Obviously buoyed by the experience yet still sobered by the realization that I am on a mountain ridge with the sun setting I start to retrace my steps.   As Siri would say, my job is now to “proceed to the route,” but screw her.  Maybe Jobs was a genius but he had obviously never been to Torrey, Utah.  But it wasn’t Jobs’ fault.  A disgruntled Apple programmer back in Cupertino no doubt did him in?  Angry that Jobs did not like the way he programmed the maps, or dressed down in public, as I am told Jobs liked to do.  But why I have to suffer because of his retaliation?  I don’t know and at this point I don’t care.  I am dead tired, it is getting dark and I don’t have a real good idea of where I am headed.  I know one thing for certain.  I turn off my phone.  I am not taking Siri’s counsel. I gotta get out of this fix on my own.

By the time I get back to the original turn it is dark.  I figure I will just stick to the road I was on before Siri, (that bitch) advised me to turn on a road I knew was wrong. So I trust my instincts with no help from the GPS world and drive maybe two miles and am greeted by a sign next to the road that says, “Entering Torrey, Utah.”  Not funny, Steve.  Sooo, not funny.  I go another mile down the road and there is a sign reading “1,000 Oaks RV Park”.  I curse Jobs again as well as Siri.  Three hours ago I was right down the road, but no.  I go against my instincts and follow Steve and his evil yet mildly erotic accomplice Siri.  Would I follow these two over a cliff?  My God.  I almost did.  Now, for the first time in my life I contemplate buying a Samsung smart phone.  I like you Steve, but don’t fuck with me, man. 

As my friend at the gas station predicted the RV park have lots of available spaces.  The office is closed but there is a phone in a wooden box hanging on the porch that I pick up.  A pleasant woman comes on the line and just tells me to pick out a place and pay me in the morning.  I start back to the truck thinking that - Thank God, Kat stuck a cold piece of pizza in a goody bag she fixed for me.  Cold Pizza and pistachios tonight for dinner and I am glad to have it.   I am thankful simply to have arrived in one piece.  Well, almost one piece. 

As I return to the truck I glance down and am startled at what lies before me.   The stabilizer bar, this menacing steel contraption that is part of the wicked hitch apparently snapped a pin that holds it in place, which broke off the steel bar.
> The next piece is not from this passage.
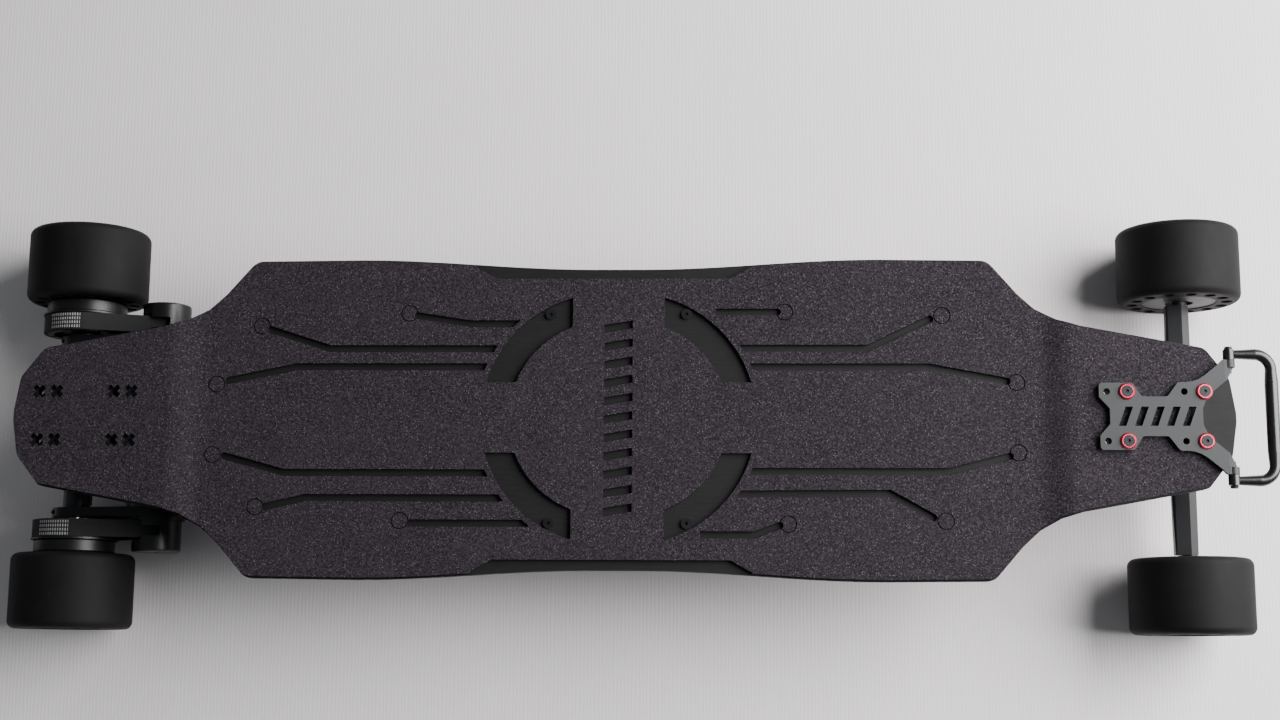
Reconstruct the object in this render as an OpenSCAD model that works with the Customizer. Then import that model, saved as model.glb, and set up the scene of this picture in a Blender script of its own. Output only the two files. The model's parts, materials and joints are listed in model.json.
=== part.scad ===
// Electric skateboard: dropped deck, reverse-kingpin trucks and two belt drives.
// Frame: +X towards the nose, +Y to the rider's left, +Z up, floor at Z = 0,
// origin on the floor under the middle of the whole board.

/* [Deck] */
// Length of the deck from nose to tail
deck_length = 1024; // [1016:2:1032]
// Greatest half width, over the foot platform
deck_half = 136; // [130:1:140]
// How much narrower each side is at the waist
waist = 8.5; // [4:0.5:12]
// Thickness of the laminate
deck_thick = 10; // [9:0.5:11]
// Height of the laminate's top face at the nose and tail
deck_top = 131; // [130:0.5:132]
// Drop of the foot platform below the nose and tail
drop = 8; // [5:0.5:10]
// Thickness of the grip foam
foam_thick = 4; // [3:0.25:4.25]
// Width of the long grooves in the foam
groove_w = 6; // [4:0.5:8]

/* [Trucks] */
// Front axle, ahead of the deck's middle
nose_axle = 489.5; // [486:0.5:492]
// Rear axle, behind the deck's middle
tail_axle = 481; // [478:0.5:484]
// Angle of each steering axis above the horizontal
steer_angle = 45; // [44:0.5:46]
// Bolt spacing along the board
bolt_long = 63.5; // [63:0.1:64]
// Bolt spacing across the board
bolt_wide = 41.275; // [41:0.05:41.6]
// Truck bolt diameter
bolt_d = 5; // [4.5:0.1:5.2]
// Axle diameter
axle_d = 8; // [7:0.5:8.5]

/* [Wheels] */
// Wheel diameter
wheel_d = 105; // [104:0.5:106]
// Wheel width
wheel_w = 65; // [60:1:66]
// Distance between the inner faces of a pair of wheels
track_gap = 223.6; // [223:0.2:225]
// Rounding of the tread's shoulders
shoulder = 11.5; // [8:0.5:12]
// Radius of the plastic core
core_r = 31; // [29:0.5:32]
// Number of cushioning holes through the tyre
tyre_holes = 14; // [8:1:16]

/* [Belt drive] */
// Teeth on each wheel pulley
wheel_teeth = 44; // [40:4:44]
// Teeth on each motor pulley
motor_teeth = 15; // [14:1:16]
// Teeth on each belt
belt_teeth = 60; // [60:1:61]
// Belt width
belt_w = 15; // [12:1:15]
// Motor diameter
motor_d = 56; // [50:1:57]

/* [Underbody] */
// Length of the battery box, over its flange
box_l = 644; // [630:2:650]
// Width of the battery box, over its flange
box_w = 198; // [194:1:202]
// Depth of the battery box below the deck
box_depth = 47; // [44:1:50]

/* [Carry handle] */
// Thickness of the grip bar
grip_d = 11; // [9:0.5:12]
// Reach of the grip bar ahead of its pivot
grip_reach = 34; // [30:1:38]

/* [Hidden] */

big = 400;             // longer than any cut across the board
gap = 0.3;             // clearance between bodies that move apart
axle_z = wheel_d / 2;
steer = 90 - steer_angle;

// deck outline and heights
foam_top = deck_top + foam_thick;
platform_top = deck_top - drop;
ramp_start = 345;
ramp_run = 36;
ramp_steps = 12;        // straight pieces that make up each ramp
belly = platform_top - deck_thick;

// truck mounting
riser_thick = 2.5;
plate_top = deck_top - deck_thick - riser_thick;
plate_thick = 6;
plate_up = plate_top - axle_z;       // plate's top above the axle
set_front = 452.5;                   // middle of the bolt set in use, nose
spare_front = 436.2;                 // middle of the spare set, nose
set_rear = -443.2;                   // middle of the bolt set in use, tail
spare_rear = -458;                   // middle of the spare set, tail
sink_deep = 2.3;                     // depth of the tail's countersinks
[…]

No doubt the result of my bouncing dirt road journey.  It is lays under the Airstream hooked by a chain to the hitch.  I don’t knowhow long I have been dragging it, but when I pick up the metal bar it is apparent that most of the paint has been blasted off by miles of asphalt against metal on the highway. The steel, which was painted black, is now gray, heavily pockmarked, pitted and gashed, the result of bouncing along for miles under the carriage of the Airstream. 

Holy shit.  I am no Airstream expert but plainly, this is not good.  I unhook the chain but can only stare at the piece of metal.  I am alone, in the dark in the middle of a trailer park in the middle of Utah.  Nothing can be done about this now.  I am just going to retreat to the Airstream, have my pizza (an a glass of wine or three) and get a good night’s sleep.  I hook up the electricity, water and the sewer. 

But, my surprises for this day are not over.  I open the door and it looks like the Airstream has been ransacked by a marauding band of Nihilists.  The closets are opened and anything not on hangers is strewn on the floor.  Pillows that I left in neat arrangement on the couch look like they were discarded weapons in a failed pillow fight.  The toilet paper in the bathroom and the paper towels has completely unrolled themselves under their hanging holders.  I can’t even imagine the horror that went on unwitnessed at this place.  I am relieved to see that nothing is broken and that no one peed on my rug.  (My second reference in this paragraph to an epic movie.)  What is most disturbing is that when I go to pick things up it is impossible not to notice that everything is coated with dust.  The Airstream looks like King Tut’s tomb after 3,000 years.  Though marvels of engineering and widely admired around the world, I learn the hard way that the Airstream is far from airtight.  Evidently, as I bounced along in my F-150 on the Steve Jobs Memorial Highway I was apparently spewing dust that the Airstream sucked up like a vacuum. 

Cold pizza and pistachios is postponed in favor of the Dirt Devil and a mop along with something that my daughter Liz taught me about which is the true elixir of life for Airstreamers – Formula 409 All Purpose Cleaner.  This shit is the kryptonite of cleaners.   A miracle drug developed to cure the common mess.  Dirt doesn’t stand a chance against this stuff, provided you have enough paper towels.  (I have plenty - an entire roll had unrolled itself into the sink. 

After awhile and a bottle of Formula 409 All Purpose Cleaner I was feeling better about the day.   Yes, I almost perished in the Utah wilderness.  Yes, I have partially or, perhaps completely destroyed the hitch, but I had a great story to tell on what I thought was going to be a rather uneventful day.  I wondered as I dozed of, what will tomorrow hold?